Reproduce exactly the lines below from the one containing "add(outlet, 'aerator_housing', makeAeratorHousing(), 'chrome');" through the one containing "obj.parent = None", including both, and nothing else.

# start of Data shown

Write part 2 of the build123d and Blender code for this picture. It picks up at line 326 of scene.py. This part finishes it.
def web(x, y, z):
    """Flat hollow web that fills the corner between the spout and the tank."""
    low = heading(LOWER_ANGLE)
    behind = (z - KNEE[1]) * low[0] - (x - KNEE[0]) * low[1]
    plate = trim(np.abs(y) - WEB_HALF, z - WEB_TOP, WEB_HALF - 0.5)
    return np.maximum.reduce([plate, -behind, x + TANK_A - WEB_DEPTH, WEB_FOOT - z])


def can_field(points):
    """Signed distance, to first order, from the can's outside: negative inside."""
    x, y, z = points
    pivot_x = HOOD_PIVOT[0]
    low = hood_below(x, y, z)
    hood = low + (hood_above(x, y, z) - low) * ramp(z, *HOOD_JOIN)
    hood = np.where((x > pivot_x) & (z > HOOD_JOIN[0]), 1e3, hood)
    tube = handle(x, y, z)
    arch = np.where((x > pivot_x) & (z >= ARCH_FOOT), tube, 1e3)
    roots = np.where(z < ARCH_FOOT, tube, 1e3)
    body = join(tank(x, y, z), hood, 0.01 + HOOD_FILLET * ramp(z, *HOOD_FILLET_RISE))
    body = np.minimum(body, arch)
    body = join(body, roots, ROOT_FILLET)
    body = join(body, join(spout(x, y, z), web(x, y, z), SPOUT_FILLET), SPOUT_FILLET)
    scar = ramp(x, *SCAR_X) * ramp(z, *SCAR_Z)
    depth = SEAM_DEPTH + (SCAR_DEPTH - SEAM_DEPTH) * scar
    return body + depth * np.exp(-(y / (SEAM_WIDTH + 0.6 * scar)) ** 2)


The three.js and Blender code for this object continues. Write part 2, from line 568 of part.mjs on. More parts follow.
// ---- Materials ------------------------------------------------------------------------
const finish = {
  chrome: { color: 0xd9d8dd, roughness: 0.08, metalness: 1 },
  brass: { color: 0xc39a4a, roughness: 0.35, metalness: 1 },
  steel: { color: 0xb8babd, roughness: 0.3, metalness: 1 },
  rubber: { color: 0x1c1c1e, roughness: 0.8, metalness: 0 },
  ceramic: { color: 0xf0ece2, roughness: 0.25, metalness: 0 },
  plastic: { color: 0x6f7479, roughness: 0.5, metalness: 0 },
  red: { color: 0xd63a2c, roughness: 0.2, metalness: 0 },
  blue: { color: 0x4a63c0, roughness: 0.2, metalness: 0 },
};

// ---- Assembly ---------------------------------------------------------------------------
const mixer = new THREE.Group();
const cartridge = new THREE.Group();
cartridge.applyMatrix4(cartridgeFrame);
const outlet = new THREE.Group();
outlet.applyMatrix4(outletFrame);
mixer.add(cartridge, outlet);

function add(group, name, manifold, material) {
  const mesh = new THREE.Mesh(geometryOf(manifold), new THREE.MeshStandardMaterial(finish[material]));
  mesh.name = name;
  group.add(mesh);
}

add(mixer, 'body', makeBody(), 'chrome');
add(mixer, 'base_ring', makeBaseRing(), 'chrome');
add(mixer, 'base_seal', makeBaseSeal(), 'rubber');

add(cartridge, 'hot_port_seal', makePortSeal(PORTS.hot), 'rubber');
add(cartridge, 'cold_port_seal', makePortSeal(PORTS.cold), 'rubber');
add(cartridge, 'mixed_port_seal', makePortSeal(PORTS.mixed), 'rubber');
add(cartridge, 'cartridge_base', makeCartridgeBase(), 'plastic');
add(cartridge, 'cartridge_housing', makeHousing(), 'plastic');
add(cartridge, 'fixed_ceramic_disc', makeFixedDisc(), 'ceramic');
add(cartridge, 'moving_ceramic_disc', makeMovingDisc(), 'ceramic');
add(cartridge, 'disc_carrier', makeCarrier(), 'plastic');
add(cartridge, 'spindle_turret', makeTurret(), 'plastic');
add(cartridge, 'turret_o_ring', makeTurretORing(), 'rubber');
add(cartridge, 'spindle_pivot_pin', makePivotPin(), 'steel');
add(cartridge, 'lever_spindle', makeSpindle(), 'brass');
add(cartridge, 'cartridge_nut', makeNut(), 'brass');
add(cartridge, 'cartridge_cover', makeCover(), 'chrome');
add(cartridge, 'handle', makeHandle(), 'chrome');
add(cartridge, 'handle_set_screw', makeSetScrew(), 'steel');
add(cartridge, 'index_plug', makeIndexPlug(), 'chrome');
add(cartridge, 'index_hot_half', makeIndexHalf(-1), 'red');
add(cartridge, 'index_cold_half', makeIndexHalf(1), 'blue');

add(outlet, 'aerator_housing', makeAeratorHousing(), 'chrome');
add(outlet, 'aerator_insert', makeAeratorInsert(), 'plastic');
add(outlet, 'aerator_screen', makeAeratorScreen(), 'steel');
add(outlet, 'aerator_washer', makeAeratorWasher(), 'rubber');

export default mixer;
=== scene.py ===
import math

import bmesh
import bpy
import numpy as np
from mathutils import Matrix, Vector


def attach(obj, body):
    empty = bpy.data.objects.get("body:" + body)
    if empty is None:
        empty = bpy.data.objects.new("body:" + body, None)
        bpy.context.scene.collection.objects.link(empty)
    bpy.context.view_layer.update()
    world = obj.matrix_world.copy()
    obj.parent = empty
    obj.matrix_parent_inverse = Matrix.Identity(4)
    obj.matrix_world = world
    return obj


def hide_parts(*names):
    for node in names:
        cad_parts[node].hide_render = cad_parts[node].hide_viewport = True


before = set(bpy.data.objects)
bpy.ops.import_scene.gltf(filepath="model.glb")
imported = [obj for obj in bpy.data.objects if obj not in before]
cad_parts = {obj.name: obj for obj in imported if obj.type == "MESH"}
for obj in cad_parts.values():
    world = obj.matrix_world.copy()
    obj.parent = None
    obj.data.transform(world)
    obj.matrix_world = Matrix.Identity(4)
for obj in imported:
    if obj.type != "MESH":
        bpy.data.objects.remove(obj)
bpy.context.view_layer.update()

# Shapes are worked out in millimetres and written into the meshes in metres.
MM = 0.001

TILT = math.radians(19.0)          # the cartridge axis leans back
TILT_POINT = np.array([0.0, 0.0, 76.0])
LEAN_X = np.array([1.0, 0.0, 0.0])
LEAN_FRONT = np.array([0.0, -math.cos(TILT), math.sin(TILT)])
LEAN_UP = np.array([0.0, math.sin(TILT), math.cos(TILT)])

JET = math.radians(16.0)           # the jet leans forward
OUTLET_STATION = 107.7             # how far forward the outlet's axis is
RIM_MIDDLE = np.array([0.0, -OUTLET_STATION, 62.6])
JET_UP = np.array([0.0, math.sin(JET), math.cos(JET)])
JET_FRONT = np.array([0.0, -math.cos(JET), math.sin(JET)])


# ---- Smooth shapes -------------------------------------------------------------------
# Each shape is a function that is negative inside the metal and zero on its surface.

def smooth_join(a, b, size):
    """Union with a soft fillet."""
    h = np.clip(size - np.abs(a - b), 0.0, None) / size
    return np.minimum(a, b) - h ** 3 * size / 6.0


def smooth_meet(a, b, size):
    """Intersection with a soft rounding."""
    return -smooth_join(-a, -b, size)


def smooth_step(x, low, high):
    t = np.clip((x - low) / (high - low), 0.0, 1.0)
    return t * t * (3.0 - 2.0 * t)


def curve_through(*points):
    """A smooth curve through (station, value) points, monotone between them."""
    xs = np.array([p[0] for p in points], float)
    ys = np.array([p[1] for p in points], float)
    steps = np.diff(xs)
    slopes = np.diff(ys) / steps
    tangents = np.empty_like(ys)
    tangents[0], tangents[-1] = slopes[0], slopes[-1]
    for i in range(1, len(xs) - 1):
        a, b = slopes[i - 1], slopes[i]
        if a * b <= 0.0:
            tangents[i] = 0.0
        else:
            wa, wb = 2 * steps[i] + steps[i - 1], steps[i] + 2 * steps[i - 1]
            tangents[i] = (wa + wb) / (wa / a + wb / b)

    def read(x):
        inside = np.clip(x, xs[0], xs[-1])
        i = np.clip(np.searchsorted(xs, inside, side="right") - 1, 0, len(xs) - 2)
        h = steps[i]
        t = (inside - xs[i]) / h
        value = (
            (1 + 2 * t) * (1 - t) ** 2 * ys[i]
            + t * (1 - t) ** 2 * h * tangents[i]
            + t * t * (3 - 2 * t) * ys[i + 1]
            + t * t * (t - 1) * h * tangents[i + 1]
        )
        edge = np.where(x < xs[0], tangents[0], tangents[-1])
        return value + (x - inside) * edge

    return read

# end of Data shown

→ Right answer
add(outlet, 'aerator_housing', makeAeratorHousing(), 'chrome');
add(outlet, 'aerator_insert', makeAeratorInsert(), 'plastic');
add(outlet, 'aerator_screen', makeAeratorScreen(), 'steel');
add(outlet, 'aerator_washer', makeAeratorWasher(), 'rubber');

export default mixer;
=== scene.py ===
import math

import bmesh
import bpy
import numpy as np
from mathutils import Matrix, Vector


def attach(obj, body):
    empty = bpy.data.objects.get("body:" + body)
    if empty is None:
        empty = bpy.data.objects.new("body:" + body, None)
        bpy.context.scene.collection.objects.link(empty)
    bpy.context.view_layer.update()
    world = obj.matrix_world.copy()
    obj.parent = empty
    obj.matrix_parent_inverse = Matrix.Identity(4)
    obj.matrix_world = world
    return obj


def hide_parts(*names):
    for node in names:
        cad_parts[node].hide_render = cad_parts[node].hide_viewport = True


before = set(bpy.data.objects)
bpy.ops.import_scene.gltf(filepath="model.glb")
imported = [obj for obj in bpy.data.objects if obj not in before]
cad_parts = {obj.name: obj for obj in imported if obj.type == "MESH"}
for obj in cad_parts.values():
    world = obj.matrix_world.copy()
    obj.parent = None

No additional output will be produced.